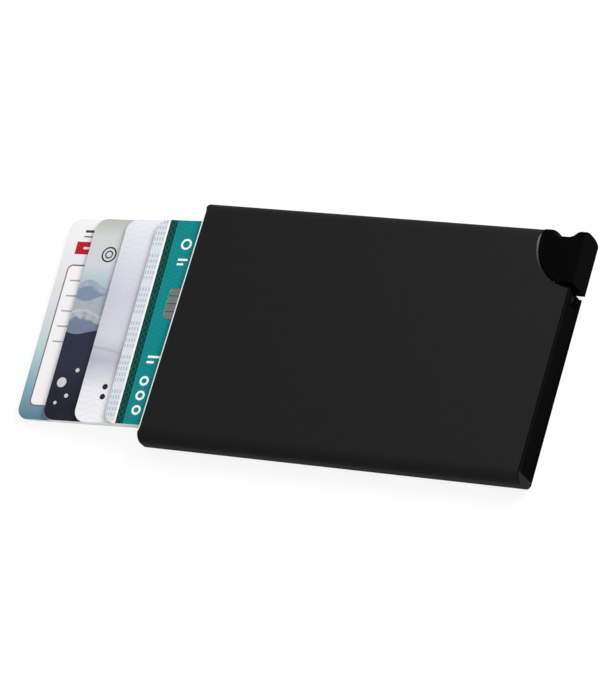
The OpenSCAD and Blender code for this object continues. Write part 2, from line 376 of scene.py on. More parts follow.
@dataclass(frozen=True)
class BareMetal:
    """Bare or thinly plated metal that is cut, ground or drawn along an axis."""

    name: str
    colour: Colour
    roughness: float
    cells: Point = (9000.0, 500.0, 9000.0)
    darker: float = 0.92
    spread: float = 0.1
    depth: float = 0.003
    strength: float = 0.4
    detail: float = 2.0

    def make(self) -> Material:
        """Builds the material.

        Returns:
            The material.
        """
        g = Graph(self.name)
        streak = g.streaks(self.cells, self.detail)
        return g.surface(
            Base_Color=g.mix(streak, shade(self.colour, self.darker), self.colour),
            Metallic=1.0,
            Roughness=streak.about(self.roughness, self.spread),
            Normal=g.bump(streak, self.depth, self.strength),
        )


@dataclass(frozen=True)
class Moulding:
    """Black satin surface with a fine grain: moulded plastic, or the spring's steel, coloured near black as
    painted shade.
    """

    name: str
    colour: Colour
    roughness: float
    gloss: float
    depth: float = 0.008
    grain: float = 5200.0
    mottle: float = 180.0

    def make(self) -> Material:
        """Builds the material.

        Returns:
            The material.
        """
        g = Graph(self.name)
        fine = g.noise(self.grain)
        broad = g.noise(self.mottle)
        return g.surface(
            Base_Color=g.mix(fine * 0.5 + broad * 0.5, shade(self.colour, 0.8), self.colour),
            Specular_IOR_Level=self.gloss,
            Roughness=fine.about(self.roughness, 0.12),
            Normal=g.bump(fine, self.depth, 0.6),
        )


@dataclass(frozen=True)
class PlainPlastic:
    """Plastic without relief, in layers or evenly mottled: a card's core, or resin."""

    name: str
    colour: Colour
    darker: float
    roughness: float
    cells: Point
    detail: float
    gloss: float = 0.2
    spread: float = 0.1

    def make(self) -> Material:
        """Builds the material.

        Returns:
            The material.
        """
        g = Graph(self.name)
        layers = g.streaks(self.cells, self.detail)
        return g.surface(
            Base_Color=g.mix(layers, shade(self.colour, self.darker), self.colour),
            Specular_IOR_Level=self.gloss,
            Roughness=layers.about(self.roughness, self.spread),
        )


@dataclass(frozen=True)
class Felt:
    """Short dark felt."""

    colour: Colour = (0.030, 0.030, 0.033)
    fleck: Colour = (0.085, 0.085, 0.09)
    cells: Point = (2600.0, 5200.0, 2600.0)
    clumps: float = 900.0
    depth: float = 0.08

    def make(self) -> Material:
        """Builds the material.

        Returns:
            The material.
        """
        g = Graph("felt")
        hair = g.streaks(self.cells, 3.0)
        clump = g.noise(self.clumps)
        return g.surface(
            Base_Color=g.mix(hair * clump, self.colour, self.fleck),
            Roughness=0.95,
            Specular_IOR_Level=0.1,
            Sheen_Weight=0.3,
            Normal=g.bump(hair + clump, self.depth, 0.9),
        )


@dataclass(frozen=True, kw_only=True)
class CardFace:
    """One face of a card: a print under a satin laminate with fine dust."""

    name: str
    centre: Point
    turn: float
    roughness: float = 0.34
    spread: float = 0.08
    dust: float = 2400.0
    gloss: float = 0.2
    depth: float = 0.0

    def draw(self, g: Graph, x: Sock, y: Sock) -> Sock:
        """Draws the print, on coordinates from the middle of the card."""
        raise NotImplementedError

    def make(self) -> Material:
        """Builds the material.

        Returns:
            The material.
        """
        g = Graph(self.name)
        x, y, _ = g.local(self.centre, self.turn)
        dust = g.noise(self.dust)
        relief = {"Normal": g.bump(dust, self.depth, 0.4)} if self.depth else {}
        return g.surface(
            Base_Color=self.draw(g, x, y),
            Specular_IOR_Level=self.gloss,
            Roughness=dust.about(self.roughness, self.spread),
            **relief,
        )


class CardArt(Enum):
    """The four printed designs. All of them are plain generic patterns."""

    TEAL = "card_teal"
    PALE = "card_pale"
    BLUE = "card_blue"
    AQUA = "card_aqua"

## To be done
Quote each line above in full, word for word.

## Task result
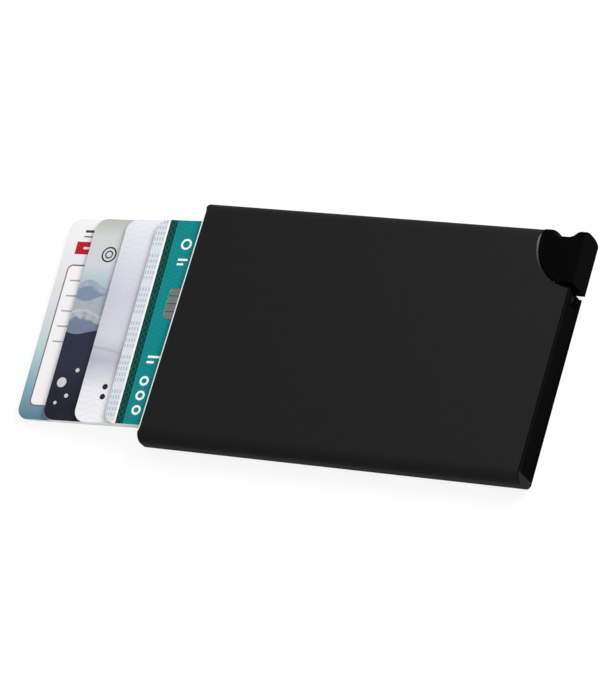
The OpenSCAD and Blender code for this object continues. Write part 2, from line 376 of scene.py on. More parts follow.
@dataclass(frozen=True)
class BareMetal:
    """Bare or thinly plated metal that is cut, ground or drawn along an axis."""

    name: str
    colour: Colour
    roughness: float
    cells: Point = (9000.0, 500.0, 9000.0)
    darker: float = 0.92
    spread: float = 0.1
    depth: float = 0.003
    strength: float = 0.4
    detail: float = 2.0

    def make(self) -> Material:
        """Builds the material.

        Returns:
            The material.
        """
        g = Graph(self.name)
        streak = g.streaks(self.cells, self.detail)
        return g.surface(
            Base_Color=g.mix(streak, shade(self.colour, self.darker), self.colour),
            Metallic=1.0,
            Roughness=streak.about(self.roughness, self.spread),
            Normal=g.bump(streak, self.depth, self.strength),
        )


@dataclass(frozen=True)
class Moulding:
    """Black satin surface with a fine grain: moulded plastic, or the spring's steel, coloured near black as
    painted shade.
    """

    name: str
    colour: Colour
    roughness: float
    gloss: float
    depth: float = 0.008
    grain: float = 5200.0
    mottle: float = 180.0

    def make(self) -> Material:
        """Builds the material.

        Returns:
            The material.
        """
        g = Graph(self.name)
        fine = g.noise(self.grain)
        broad = g.noise(self.mottle)
        return g.surface(
            Base_Color=g.mix(fine * 0.5 + broad * 0.5, shade(self.colour, 0.8), self.colour),
            Specular_IOR_Level=self.gloss,
            Roughness=fine.about(self.roughness, 0.12),
            Normal=g.bump(fine, self.depth, 0.6),
        )


@dataclass(frozen=True)
class PlainPlastic:
    """Plastic without relief, in layers or evenly mottled: a card's core, or resin."""

    name: str
    colour: Colour
    darker: float
    roughness: float
    cells: Point
    detail: float
    gloss: float = 0.2
    spread: float = 0.1

    def make(self) -> Material:
        """Builds the material.

        Returns:
            The material.
        """
        g = Graph(self.name)
        layers = g.streaks(self.cells, self.detail)
        return g.surface(
            Base_Color=g.mix(layers, shade(self.colour, self.darker), self.colour),
            Specular_IOR_Level=self.gloss,
            Roughness=layers.about(self.roughness, self.spread),
        )


@dataclass(frozen=True)
class Felt:
    """Short dark felt."""

    colour: Colour = (0.030, 0.030, 0.033)
    fleck: Colour = (0.085, 0.085, 0.09)
    cells: Point = (2600.0, 5200.0, 2600.0)
    clumps: float = 900.0
    depth: float = 0.08

    def make(self) -> Material:
        """Builds the material.

        Returns:
            The material.
        """
        g = Graph("felt")
        hair = g.streaks(self.cells, 3.0)
        clump = g.noise(self.clumps)
        return g.surface(
            Base_Color=g.mix(hair * clump, self.colour, self.fleck),
            Roughness=0.95,
            Specular_IOR_Level=0.1,
            Sheen_Weight=0.3,
            Normal=g.bump(hair + clump, self.depth, 0.9),
        )


@dataclass(frozen=True, kw_only=True)
class CardFace:
    """One face of a card: a print under a satin laminate with fine dust."""

    name: str
    centre: Point
    turn: float
    roughness: float = 0.34
    spread: float = 0.08
    dust: float = 2400.0
    gloss: float = 0.2
    depth: float = 0.0

    def draw(self, g: Graph, x: Sock, y: Sock) -> Sock:
        """Draws the print, on coordinates from the middle of the card."""
        raise NotImplementedError

    def make(self) -> Material:
        """Builds the material.

        Returns:
            The material.
        """
        g = Graph(self.name)
        x, y, _ = g.local(self.centre, self.turn)
        dust = g.noise(self.dust)
        relief = {"Normal": g.bump(dust, self.depth, 0.4)} if self.depth else {}
        return g.surface(
            Base_Color=self.draw(g, x, y),
            Specular_IOR_Level=self.gloss,
            Roughness=dust.about(self.roughness, self.spread),
            **relief,
        )


class CardArt(Enum):
    """The four printed designs. All of them are plain generic patterns."""

    TEAL = "card_teal"
    PALE = "card_pale"
    BLUE = "card_blue"
    AQUA = "card_aqua"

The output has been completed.